YOUR TASK —
Up to and including the line containing "['leg_front', 'leg_right', 'leg_back', 'leg_left'];", please reproduce the lines of the listing below, starting from the top.

DATA LINES —
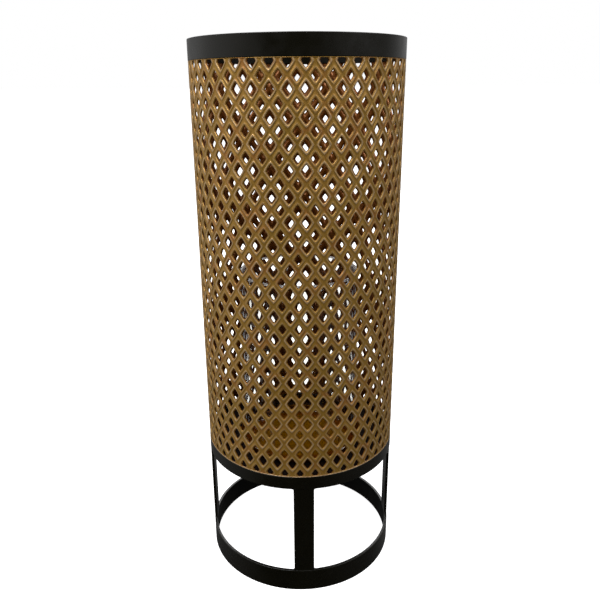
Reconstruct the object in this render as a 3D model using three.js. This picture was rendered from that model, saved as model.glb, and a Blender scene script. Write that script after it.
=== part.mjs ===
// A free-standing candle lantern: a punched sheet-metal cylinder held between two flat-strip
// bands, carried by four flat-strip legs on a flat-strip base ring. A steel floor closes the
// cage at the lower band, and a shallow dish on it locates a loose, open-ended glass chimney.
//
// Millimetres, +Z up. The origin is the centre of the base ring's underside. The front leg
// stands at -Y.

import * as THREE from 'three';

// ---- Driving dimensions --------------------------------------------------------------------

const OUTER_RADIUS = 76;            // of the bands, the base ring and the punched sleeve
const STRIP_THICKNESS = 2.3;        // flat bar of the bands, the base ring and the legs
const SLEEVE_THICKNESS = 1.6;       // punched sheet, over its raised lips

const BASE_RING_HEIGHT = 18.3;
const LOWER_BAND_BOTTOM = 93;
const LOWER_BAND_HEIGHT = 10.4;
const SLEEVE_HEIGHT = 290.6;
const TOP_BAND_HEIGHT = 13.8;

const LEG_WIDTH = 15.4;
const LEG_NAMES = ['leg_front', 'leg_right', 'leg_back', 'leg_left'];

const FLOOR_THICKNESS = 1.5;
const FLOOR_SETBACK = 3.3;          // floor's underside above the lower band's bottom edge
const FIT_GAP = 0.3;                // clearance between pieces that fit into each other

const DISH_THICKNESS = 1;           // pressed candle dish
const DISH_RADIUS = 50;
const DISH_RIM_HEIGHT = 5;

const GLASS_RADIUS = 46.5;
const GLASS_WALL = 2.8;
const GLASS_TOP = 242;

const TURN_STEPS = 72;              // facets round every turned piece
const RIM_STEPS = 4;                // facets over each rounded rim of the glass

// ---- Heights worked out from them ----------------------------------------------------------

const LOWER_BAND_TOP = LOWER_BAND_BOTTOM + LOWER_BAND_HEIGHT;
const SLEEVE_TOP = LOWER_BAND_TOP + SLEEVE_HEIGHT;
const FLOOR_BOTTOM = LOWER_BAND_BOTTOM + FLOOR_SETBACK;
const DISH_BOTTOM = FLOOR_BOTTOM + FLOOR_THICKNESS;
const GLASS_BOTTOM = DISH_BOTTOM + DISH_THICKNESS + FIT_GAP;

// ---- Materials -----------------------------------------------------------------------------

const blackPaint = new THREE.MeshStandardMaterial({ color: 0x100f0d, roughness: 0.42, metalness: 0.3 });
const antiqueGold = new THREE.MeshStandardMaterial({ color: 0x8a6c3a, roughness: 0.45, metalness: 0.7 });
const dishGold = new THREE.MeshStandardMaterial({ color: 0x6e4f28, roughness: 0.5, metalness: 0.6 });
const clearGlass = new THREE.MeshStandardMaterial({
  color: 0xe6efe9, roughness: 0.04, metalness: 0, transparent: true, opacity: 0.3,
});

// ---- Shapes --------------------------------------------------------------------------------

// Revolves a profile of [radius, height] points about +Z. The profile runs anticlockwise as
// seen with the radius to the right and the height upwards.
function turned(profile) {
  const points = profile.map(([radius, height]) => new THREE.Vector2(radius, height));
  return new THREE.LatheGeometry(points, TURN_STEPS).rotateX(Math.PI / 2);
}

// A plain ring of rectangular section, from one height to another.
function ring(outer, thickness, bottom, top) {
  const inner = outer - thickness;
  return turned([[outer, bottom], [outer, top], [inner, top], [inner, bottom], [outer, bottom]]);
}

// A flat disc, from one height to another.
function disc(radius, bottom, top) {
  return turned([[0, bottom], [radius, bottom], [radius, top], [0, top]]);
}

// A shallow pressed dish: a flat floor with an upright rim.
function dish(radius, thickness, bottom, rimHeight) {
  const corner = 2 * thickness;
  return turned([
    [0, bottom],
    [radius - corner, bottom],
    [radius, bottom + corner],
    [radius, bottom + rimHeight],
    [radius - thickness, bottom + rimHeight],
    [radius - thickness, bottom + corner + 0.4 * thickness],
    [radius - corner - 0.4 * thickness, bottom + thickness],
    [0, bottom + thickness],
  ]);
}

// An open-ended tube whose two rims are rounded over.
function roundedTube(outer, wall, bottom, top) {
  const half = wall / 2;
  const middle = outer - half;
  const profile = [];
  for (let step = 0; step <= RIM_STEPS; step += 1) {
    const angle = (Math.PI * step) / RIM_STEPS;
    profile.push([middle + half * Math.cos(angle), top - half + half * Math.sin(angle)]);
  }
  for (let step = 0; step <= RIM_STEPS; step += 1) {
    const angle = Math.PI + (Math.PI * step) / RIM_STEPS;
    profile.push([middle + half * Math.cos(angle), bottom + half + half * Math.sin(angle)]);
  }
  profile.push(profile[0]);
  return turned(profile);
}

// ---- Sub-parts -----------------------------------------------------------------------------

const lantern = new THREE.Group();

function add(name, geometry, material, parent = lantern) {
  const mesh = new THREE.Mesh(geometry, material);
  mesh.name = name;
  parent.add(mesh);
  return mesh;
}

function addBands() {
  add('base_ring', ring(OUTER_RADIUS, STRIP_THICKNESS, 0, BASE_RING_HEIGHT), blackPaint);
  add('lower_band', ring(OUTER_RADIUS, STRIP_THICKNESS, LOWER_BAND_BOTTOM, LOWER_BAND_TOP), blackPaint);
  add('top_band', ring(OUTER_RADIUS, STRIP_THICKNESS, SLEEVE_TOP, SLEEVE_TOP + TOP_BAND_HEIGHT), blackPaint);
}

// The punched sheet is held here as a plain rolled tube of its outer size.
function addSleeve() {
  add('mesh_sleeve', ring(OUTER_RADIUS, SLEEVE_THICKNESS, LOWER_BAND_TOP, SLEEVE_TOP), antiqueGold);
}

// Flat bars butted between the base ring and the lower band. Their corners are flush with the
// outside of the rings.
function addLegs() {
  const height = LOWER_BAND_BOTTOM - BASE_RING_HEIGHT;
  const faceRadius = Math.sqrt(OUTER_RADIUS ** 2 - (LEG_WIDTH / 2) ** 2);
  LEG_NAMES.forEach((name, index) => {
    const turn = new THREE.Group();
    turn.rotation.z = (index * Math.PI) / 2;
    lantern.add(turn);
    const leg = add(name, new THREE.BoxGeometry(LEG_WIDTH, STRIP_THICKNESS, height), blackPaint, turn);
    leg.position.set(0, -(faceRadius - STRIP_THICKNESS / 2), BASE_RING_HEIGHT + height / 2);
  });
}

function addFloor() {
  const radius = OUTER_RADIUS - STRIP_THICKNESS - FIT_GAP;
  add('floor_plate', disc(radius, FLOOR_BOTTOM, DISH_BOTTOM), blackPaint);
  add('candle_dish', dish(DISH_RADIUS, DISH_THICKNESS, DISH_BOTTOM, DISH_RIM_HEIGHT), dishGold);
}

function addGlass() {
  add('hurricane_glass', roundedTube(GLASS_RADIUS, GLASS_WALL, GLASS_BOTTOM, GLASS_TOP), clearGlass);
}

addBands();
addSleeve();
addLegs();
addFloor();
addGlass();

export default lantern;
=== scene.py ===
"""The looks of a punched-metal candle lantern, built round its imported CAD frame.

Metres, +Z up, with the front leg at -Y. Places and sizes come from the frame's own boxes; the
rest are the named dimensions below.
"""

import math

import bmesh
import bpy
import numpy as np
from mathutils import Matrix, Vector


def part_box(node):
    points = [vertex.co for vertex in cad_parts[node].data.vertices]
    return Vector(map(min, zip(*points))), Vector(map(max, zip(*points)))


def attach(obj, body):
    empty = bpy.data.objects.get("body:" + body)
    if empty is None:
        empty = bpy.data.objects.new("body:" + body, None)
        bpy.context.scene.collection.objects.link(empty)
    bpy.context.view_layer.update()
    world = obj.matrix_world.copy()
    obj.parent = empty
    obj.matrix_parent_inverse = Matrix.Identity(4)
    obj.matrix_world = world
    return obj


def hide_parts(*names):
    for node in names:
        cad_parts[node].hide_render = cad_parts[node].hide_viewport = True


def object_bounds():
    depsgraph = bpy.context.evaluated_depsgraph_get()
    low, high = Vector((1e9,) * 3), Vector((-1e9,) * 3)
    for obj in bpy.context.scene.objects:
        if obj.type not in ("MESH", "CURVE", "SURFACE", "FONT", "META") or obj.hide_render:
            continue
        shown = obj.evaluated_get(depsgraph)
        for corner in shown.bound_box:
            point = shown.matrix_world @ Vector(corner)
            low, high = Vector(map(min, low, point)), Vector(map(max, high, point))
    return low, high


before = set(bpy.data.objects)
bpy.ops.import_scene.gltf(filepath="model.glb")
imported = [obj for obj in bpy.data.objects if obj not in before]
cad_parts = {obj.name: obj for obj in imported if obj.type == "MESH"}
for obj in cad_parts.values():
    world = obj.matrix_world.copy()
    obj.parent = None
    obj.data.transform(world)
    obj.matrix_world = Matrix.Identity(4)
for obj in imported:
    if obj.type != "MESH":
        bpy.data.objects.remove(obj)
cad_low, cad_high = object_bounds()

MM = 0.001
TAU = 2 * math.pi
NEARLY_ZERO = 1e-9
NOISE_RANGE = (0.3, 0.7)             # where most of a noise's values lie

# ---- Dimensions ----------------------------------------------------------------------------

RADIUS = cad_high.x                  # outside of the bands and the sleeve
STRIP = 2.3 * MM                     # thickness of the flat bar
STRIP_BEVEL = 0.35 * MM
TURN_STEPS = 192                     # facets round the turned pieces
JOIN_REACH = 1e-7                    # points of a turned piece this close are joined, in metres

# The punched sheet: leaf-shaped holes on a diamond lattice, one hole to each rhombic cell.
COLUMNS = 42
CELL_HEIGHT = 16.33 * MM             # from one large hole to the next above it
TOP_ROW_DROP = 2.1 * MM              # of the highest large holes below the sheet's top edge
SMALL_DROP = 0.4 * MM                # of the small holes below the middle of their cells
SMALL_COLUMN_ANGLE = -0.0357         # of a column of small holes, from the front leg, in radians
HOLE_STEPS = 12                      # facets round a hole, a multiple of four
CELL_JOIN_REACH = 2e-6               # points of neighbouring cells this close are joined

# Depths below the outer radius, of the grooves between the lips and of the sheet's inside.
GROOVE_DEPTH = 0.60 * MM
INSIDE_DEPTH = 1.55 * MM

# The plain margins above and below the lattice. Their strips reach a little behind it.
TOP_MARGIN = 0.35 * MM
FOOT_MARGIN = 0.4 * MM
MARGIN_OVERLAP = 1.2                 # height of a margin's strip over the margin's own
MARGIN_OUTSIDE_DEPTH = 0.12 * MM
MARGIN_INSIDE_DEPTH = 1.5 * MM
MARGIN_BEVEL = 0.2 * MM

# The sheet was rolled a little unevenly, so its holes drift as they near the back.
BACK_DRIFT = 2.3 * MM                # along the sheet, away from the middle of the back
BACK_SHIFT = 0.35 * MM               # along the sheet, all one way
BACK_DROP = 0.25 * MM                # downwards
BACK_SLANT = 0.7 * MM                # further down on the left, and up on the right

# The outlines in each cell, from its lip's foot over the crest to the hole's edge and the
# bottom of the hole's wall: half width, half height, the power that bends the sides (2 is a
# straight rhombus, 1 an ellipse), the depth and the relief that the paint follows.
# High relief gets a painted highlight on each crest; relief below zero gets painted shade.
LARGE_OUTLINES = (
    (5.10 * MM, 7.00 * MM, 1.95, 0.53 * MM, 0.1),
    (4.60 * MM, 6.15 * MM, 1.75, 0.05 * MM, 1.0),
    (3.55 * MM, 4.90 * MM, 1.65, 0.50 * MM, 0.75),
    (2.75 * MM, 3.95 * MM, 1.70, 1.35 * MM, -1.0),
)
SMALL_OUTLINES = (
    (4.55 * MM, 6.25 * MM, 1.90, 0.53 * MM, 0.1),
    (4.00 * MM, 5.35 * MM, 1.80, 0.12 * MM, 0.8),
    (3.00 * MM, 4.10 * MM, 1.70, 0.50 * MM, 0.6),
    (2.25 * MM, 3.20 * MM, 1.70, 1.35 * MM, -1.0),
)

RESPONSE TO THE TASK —
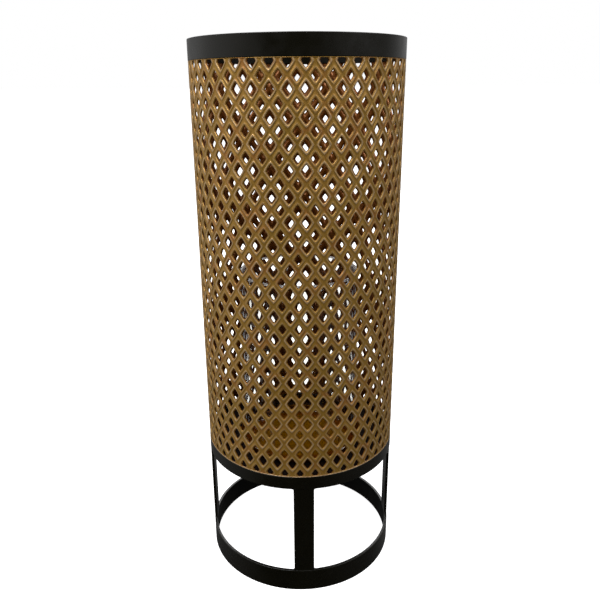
Reconstruct the object in this render as a 3D model using three.js. This picture was rendered from that model, saved as model.glb, and a Blender scene script. Write that script after it.
=== part.mjs ===
// A free-standing candle lantern: a punched sheet-metal cylinder held between two flat-strip
// bands, carried by four flat-strip legs on a flat-strip base ring. A steel floor closes the
// cage at the lower band, and a shallow dish on it locates a loose, open-ended glass chimney.
//
// Millimetres, +Z up. The origin is the centre of the base ring's underside. The front leg
// stands at -Y.

import * as THREE from 'three';

// ---- Driving dimensions --------------------------------------------------------------------

const OUTER_RADIUS = 76;            // of the bands, the base ring and the punched sleeve
const STRIP_THICKNESS = 2.3;        // flat bar of the bands, the base ring and the legs
const SLEEVE_THICKNESS = 1.6;       // punched sheet, over its raised lips

const BASE_RING_HEIGHT = 18.3;
const LOWER_BAND_BOTTOM = 93;
const LOWER_BAND_HEIGHT = 10.4;
const SLEEVE_HEIGHT = 290.6;
const TOP_BAND_HEIGHT = 13.8;

const LEG_WIDTH = 15.4;
const LEG_NAMES = ['leg_front', 'leg_right', 'leg_back', 'leg_left'];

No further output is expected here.